- [Written exercise]:
In the listing that follows, locate the line containing "Recreate this object" and the line containing "board_setback = 0.6; // [0.3:0.1:2]". Retype exactly those two lines and every line between them, and nothing more.

- [Dataset extract]:
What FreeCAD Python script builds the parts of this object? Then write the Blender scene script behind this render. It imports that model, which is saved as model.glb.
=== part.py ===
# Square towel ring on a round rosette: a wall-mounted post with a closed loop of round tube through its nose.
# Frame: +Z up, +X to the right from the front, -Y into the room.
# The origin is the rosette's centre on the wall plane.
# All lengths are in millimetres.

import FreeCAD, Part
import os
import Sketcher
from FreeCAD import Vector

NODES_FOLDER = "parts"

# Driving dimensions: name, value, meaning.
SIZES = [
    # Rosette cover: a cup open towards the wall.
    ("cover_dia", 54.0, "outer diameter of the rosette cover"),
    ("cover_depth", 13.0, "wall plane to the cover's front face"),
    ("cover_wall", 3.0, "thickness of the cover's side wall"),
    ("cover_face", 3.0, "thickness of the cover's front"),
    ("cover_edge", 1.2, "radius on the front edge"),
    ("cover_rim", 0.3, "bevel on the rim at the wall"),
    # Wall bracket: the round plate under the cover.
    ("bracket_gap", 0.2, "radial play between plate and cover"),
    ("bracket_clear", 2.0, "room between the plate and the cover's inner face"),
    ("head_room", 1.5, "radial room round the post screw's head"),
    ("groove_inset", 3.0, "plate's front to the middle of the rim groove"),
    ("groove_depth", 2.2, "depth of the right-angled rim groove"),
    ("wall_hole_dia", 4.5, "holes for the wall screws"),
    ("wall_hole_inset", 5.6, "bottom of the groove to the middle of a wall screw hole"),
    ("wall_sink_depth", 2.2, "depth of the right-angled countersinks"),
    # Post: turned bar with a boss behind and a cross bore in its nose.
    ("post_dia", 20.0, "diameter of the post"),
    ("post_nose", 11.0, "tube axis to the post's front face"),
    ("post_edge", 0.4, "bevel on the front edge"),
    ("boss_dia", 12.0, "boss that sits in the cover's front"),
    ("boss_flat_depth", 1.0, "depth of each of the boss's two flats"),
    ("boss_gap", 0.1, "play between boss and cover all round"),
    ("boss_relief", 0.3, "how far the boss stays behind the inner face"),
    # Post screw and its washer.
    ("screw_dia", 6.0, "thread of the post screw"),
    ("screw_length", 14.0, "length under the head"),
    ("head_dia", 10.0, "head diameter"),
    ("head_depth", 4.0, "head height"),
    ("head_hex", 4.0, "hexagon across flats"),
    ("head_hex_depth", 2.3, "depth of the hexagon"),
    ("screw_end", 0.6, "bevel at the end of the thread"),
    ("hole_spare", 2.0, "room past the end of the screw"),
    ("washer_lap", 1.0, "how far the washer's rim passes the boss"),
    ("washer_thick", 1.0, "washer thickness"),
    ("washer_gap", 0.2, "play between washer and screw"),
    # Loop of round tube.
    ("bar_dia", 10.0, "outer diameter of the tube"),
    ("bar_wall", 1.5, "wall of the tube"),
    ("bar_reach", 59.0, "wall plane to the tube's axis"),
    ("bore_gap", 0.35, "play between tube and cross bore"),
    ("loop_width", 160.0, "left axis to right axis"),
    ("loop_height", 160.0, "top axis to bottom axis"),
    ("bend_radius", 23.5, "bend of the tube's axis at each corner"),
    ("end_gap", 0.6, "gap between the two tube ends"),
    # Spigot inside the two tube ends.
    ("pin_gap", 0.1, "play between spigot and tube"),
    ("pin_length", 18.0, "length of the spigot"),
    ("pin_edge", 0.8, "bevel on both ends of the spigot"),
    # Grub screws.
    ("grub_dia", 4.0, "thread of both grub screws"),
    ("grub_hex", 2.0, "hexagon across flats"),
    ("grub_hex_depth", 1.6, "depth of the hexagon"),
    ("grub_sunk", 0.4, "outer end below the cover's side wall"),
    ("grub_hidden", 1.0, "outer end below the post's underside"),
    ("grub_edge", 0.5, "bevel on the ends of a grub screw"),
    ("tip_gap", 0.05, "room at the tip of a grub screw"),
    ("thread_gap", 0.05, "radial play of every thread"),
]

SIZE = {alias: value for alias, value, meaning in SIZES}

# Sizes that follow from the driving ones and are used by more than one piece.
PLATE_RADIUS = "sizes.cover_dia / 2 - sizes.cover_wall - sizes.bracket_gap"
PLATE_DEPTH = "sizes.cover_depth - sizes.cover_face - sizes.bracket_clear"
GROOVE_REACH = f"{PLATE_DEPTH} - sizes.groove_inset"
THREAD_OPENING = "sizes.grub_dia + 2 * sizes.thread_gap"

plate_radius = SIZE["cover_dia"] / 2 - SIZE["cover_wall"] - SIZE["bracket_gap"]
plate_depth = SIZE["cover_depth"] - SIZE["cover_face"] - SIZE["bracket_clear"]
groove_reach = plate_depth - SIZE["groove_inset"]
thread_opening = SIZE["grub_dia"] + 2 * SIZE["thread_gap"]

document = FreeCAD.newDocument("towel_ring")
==
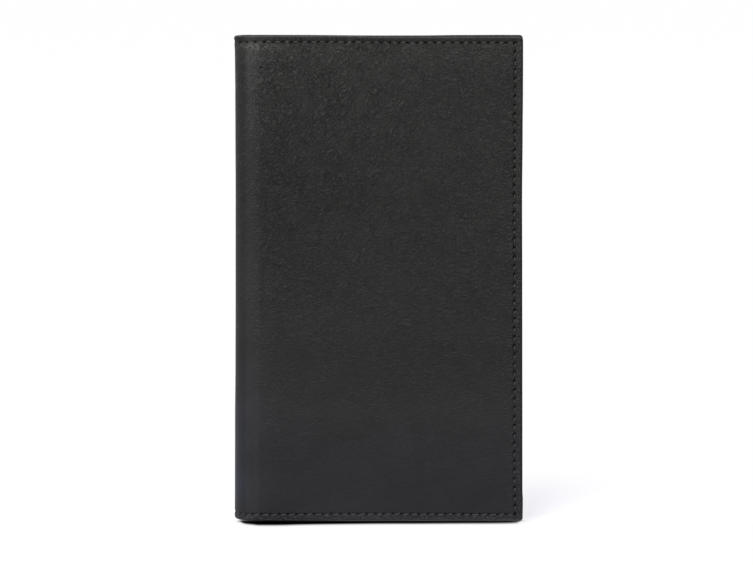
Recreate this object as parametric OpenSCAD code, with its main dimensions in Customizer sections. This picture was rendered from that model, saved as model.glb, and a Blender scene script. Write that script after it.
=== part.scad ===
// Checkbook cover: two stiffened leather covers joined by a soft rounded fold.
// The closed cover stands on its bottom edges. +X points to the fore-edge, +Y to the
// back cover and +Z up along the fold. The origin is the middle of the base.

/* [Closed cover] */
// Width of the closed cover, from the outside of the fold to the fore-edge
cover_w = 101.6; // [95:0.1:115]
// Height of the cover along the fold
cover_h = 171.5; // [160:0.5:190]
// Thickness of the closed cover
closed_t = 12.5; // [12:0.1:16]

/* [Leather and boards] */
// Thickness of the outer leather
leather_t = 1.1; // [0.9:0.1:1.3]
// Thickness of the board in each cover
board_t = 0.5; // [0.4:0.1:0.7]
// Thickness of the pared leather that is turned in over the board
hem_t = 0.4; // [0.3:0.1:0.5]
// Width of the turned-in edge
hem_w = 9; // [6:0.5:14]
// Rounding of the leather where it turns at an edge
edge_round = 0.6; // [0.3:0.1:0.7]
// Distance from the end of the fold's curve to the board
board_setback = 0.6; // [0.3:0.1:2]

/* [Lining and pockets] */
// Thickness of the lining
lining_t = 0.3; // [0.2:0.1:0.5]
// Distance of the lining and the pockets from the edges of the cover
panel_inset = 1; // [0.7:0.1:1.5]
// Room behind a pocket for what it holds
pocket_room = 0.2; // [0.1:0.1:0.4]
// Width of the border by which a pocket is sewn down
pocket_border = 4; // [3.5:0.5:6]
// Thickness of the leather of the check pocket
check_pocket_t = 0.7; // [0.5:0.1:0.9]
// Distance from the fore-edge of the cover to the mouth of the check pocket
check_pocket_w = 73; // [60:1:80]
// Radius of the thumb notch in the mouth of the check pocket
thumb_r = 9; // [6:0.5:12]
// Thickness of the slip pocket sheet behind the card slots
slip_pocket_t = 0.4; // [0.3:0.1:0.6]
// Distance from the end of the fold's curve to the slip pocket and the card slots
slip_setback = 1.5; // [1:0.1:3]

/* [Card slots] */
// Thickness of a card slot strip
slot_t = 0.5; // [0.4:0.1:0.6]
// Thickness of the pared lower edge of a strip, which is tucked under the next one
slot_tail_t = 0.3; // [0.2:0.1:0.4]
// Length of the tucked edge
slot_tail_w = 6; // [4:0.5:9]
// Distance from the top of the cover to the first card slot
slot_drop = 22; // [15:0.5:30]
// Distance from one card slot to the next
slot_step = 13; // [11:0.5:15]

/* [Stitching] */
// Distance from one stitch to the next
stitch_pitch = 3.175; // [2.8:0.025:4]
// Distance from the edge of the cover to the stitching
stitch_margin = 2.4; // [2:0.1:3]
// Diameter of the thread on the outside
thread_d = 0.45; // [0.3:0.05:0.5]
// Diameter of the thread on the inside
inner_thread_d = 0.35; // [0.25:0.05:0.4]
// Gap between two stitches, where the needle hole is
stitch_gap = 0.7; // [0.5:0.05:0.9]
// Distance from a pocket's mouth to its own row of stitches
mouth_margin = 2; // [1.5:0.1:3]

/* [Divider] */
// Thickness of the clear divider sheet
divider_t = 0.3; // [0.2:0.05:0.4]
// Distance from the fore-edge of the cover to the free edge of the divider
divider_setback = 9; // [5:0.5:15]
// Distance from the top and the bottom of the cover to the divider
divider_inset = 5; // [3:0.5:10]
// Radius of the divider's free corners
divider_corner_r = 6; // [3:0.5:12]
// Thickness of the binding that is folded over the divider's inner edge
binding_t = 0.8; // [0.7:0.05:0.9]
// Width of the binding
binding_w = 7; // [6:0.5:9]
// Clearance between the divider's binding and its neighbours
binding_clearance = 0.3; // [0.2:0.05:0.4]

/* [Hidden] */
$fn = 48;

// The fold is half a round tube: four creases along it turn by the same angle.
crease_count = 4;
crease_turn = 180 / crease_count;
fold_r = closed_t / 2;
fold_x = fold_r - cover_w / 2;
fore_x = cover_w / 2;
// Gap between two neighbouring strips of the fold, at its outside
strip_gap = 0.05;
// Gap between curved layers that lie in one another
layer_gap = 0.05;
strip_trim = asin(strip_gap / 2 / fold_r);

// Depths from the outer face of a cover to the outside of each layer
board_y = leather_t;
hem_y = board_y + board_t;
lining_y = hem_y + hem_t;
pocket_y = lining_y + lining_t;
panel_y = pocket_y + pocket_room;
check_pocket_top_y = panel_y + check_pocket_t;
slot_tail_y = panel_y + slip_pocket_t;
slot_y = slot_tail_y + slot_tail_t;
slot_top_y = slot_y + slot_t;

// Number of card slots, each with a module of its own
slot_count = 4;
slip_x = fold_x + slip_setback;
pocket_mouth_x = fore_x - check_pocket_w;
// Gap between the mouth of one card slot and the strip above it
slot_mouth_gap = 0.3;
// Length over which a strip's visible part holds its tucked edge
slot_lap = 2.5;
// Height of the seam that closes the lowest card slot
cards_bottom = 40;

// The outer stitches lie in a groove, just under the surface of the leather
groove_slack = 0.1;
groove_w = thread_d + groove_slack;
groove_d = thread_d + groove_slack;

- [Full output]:
Recreate this object as parametric OpenSCAD code, with its main dimensions in Customizer sections. This picture was rendered from that model, saved as model.glb, and a Blender scene script. Write that script after it.
=== part.scad ===
// Checkbook cover: two stiffened leather covers joined by a soft rounded fold.
// The closed cover stands on its bottom edges. +X points to the fore-edge, +Y to the
// back cover and +Z up along the fold. The origin is the middle of the base.

/* [Closed cover] */
// Width of the closed cover, from the outside of the fold to the fore-edge
cover_w = 101.6; // [95:0.1:115]
// Height of the cover along the fold
cover_h = 171.5; // [160:0.5:190]
// Thickness of the closed cover
closed_t = 12.5; // [12:0.1:16]

/* [Leather and boards] */
// Thickness of the outer leather
leather_t = 1.1; // [0.9:0.1:1.3]
// Thickness of the board in each cover
board_t = 0.5; // [0.4:0.1:0.7]
// Thickness of the pared leather that is turned in over the board
hem_t = 0.4; // [0.3:0.1:0.5]
// Width of the turned-in edge
hem_w = 9; // [6:0.5:14]
// Rounding of the leather where it turns at an edge
edge_round = 0.6; // [0.3:0.1:0.7]
// Distance from the end of the fold's curve to the board
board_setback = 0.6; // [0.3:0.1:2]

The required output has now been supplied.